[INTERVIEW] Antoine Burret : "L'essentiel dans le tiers-lieu, est l'intention de se rencontrer"

Publié le lun 05/04/2021 - 13:00

 Le Vesseaux Mère - La Trame / Crédit photo :Alexa Brunet

Propos recueillis par Élodie Crézé

 Antoine Burret est sociologue à l’Institut des Sciences des Services au Centre Universitaire d'Informatique de l’Université de Genève.(1) Impliqué dans la création et le fonctionnement de tiers-lieux en Europe(2), il revient sur les bases qui conditionnent la réussite et la durabilité d'un tiers-lieu.

Peut-on revenir sur les critères qui définissent un tiers-lieu ?

C'est un lieu de rencontre et de convivialité qui permet à des personnes de faire des choses ensemble. Ce sont des lieux où s'expriment de nouvelles formes de travail, d'hospitalité ou de production (coworking, fablab). L'essentiel n'est pas la forme que cela prend mais l'intention initiale d'une communauté de se rencontrer.

Pour qu'un tiers-lieu soit pérennisé, quelles sont les conditions indispensables ? Y a-t-il une méthodologie spécifique ?

Non, il n'y en a pas. La condition sine qua non pour que cela tienne reste cette intention commune de "faire ensemble". Ensuite, les différents moyens pour assurer la durabilité dans le temps dépendent des activités qui y sont menées, et du territoire dans lequel le tiers-lieu est ancré. Au-delà de l'idée de valeurs communes, il faut créer de la discussion, de l'antagonisme ! Il faut garder cette pluralité des typologies des tiers-lieux, qu'ils s'implantent dans les campagnes ou dans les quartiers urbains, et ne pas consacrer le tiers-lieu comme un objet de politique publique. Il faut aussi conserver, outre la diversité de formes, celle des financements, et du modèle choisi. Aujourd'hui nous sommes arrivés à une forme de maturité du marché des tiers-lieux.

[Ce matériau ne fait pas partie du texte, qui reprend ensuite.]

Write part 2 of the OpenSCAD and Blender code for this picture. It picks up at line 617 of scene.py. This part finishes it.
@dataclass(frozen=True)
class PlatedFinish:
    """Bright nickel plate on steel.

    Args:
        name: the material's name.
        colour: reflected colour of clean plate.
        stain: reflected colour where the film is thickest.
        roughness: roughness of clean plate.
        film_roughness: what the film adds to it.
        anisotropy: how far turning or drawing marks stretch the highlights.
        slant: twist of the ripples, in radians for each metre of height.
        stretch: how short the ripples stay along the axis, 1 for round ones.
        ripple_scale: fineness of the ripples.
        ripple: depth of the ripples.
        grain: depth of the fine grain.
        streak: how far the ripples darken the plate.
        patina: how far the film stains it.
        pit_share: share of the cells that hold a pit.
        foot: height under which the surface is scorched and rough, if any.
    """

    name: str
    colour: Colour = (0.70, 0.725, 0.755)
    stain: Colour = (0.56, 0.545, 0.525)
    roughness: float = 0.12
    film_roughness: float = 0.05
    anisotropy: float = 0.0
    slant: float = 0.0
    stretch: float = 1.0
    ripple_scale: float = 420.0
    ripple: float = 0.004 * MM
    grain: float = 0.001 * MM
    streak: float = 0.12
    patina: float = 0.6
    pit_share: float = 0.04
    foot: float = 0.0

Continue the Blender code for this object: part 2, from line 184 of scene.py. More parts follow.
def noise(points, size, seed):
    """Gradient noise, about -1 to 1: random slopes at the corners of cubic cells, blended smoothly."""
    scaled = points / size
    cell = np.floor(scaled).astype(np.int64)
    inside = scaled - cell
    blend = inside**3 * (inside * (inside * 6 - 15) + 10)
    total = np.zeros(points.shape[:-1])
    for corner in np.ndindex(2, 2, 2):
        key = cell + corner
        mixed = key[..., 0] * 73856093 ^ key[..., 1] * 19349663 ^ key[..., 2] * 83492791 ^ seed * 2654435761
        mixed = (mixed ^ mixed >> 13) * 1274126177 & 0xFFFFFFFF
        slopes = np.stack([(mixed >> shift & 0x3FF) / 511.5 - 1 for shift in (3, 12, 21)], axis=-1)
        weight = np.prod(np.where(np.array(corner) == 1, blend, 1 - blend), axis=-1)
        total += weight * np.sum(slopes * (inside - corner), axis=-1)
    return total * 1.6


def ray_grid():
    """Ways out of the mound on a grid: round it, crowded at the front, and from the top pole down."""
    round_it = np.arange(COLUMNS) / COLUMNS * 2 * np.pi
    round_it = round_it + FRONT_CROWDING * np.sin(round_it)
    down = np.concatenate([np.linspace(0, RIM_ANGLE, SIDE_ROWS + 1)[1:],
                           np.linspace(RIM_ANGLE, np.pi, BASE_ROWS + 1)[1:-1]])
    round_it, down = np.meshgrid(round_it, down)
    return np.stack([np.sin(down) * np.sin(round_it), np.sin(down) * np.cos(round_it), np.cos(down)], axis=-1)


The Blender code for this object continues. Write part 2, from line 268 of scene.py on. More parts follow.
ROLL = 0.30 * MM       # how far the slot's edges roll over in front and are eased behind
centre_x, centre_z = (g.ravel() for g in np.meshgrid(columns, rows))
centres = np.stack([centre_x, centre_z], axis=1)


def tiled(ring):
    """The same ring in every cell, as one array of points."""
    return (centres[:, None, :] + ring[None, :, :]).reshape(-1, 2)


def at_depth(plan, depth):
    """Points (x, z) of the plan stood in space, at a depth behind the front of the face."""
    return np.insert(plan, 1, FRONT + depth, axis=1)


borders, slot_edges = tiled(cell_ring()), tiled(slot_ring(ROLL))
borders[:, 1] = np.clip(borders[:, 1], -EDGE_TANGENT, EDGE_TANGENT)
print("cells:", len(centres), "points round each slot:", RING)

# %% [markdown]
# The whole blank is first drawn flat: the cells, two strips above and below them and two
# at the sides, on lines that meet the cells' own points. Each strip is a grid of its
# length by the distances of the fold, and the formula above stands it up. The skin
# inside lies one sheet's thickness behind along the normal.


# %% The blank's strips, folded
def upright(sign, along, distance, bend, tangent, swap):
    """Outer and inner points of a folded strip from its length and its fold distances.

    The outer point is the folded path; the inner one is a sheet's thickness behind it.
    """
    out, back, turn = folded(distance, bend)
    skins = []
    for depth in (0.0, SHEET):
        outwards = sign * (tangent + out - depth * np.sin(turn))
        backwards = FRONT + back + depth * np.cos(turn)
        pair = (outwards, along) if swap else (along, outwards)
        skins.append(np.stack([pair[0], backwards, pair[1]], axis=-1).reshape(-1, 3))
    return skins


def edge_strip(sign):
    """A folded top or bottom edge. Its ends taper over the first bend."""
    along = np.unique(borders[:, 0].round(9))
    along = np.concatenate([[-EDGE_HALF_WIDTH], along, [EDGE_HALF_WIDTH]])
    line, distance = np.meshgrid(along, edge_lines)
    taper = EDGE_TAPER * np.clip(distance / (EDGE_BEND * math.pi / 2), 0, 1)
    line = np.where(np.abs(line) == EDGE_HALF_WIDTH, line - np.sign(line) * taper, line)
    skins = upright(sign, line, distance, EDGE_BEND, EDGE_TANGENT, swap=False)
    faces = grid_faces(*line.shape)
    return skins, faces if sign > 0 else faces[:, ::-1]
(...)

Le gouvernement souhaite encourager le tiers-lieu afin de revitaliser les campagnes et certains quartiers urbains. Mais peut-il réellement dynamiser un territoire ?

J'espère, en comptant sur l'indépendance des acteurs de terrains, que les injonctions publiques ne vont pas déformer l'intention initiale des tiers lieux - celle de créer ce lieu de la rencontre et de la critique. Si un tiers-lieu se résume à accueillir des services publics par exemple, et qu'il est dépourvu de cette notion de lieu "ancré" dans son territoire qui accueille une forme de controverse, il perd de sa substance. En revanche, le croisement entre un service public et une autre activité est intéressant. Gageons que les moyens alloués pour les soutenir soient là pour préserver cette hybridité et ce "sortir de chez soi"qui les caractérisent. C'est comme cela qu'ils sont efficaces.

La Covid a-t-elle mis en lumière une certaine fragilité des tiers-lieux ?

Si la crise de la Covid a permis à de nouveaux tiers-lieux de s'inventer et a su montrer, sur tout le territoire, leur importance et leur rôle, elle a aussi mis en lumière certaines limites : notamment celle du modèle locatif comme base quasi unique de revenus. En revanche, ces espaces de rencontre, de réseau abritant des capacités techniques ont réellement pu aider des personnes. Dans un tel contexte, les tiers-lieux servent d'autant plus à recoudre ce qui est décousu...

  1. auteur d'une thèse « Étude de la configuration en tiers-lieu : la repolitisation par le service », d’articles et d’ouvrages édités notamment dans l'ouvrage Tiers-lieux et plus si affinités, chez FYP édition.

  1. Il a co-initié le programme Pouvoir d'Agir en Tiers-Lieux (PATL) soutenu notamment par la Fondation de France pour asseoir au travers des tiers-lieux les droits des individus et leurs capacités d’action et de reconnaître la force des communautés à faire – en complémentarité des acteurs et secteurs déjà institués (publics et privé).